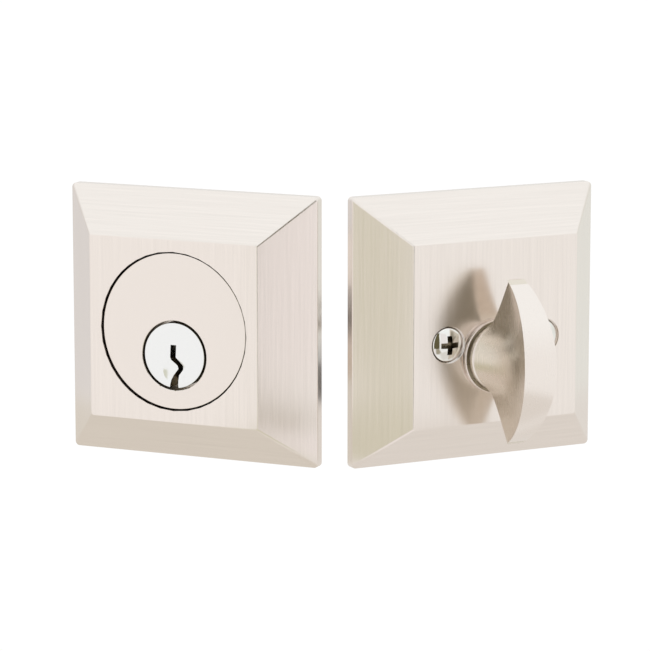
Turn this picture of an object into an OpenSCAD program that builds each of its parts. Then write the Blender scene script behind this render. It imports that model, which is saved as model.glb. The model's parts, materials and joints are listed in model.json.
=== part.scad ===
// Deadbolt door lock: exterior half, interior half and latch unit, laid out as a display set.
// Millimetres, Z up, the set stands on Z = 0.  The bolt leaves the latch along +Y.

/* [Rosettes] */
// Width and height of both square rosettes
plate = 66.7;           // [60:0.1:76]
// Width of the raised square face
face = 45.2;            // [42:0.1:52]
// Height of the raised face above the door
face_h = 14.1;          // [8:0.1:20]
// Thickness of the flat rim under the bevels
rim_h = 2.5;            // [1:0.1:4]
// Corner radius of the rosettes
corner_r = 1.1;         // [0.5:0.1:6]
// Wall thickness of the hollow rosettes
wall = 2.0;             // [1:0.1:3]

/* [Display layout] */
// Turn of the exterior half about the vertical
ext_yaw = -23.8;        // [-40:0.1:0]
// Turn of the interior half about the vertical
int_yaw = 26.4;         // [0:0.1:40]

/* [Key cylinder] */
// Radius of the cylinder face
cyl_r = 19.2;           // [16:0.05:20]
// Gap between the cylinder and the hole in the rosette
cyl_gap = 0.45;         // [0.1:0.05:1]
// How far the cylinder reaches behind the rosette
cyl_back = 15;          // [12:0.5:22]
// Radius of the plug face
plug_face_r = 8.05;     // [7:0.05:10]
// Radius of the plug body
plug_r = 6.5;           // [6:0.05:7]
// Radial running clearance of the turning parts
run_fit = 0.05;         // [0.02:0.01:0.1]
// Distance from the rosette centre down to the plug axis
axis_drop = 6.0;        // [0:0.1:10]
// Distance between pin stacks
pin_pitch = 3.96;       // [3.5:0.01:4.5]
// How far the tailpiece reaches behind the rosette
tail_end = 56;          // [40:1:80]

/* [Thumbturn] */
// Height of the thumbturn from tip to tip
turn_h = 40.4;          // [30:0.1:50]
// How far the thumbturn stands off the rosette face
turn_out = 22;          // [15:0.1:30]
// Half width of the outer band at its middle
band_w = 4.4;           // [3:0.1:7]
// Radius of the thumbturn hub
hub_r = 8.2;            // [6:0.1:10]

/* [Mounting screws] */
// Distance between the two screws
screw_gap = 26.2;       // [22:0.1:34]
// Distance from the rosette centre down to the screws
screw_drop = 2.35;      // [0:0.05:8]
// Radius of the screw heads
head_r = 4.15;          // [3:0.05:5]
// Radius of the screw threads
thread_r = 2.05;        // [1.5:0.05:3]
// How far the screws reach behind the rosette
screw_reach = 33;       // [25:0.5:45]

/* [Latch] */
// Distance from the latch front to the cam axis
backset = 60.3;         // [60.3:0.1:70]
// How far the bolt comes out
throw = 25.4;           // [20:0.1:26]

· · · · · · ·

The problem:
Gather each line of the listing that holds the string "parts".

Task answer:
Turn this picture of an object into an OpenSCAD program that builds each of its parts. Then write the Blender scene script behind this render. It imports that model, which is saved as model.glb. The model's parts, materials and joints are listed in model.json.
// Radial running clearance of the turning parts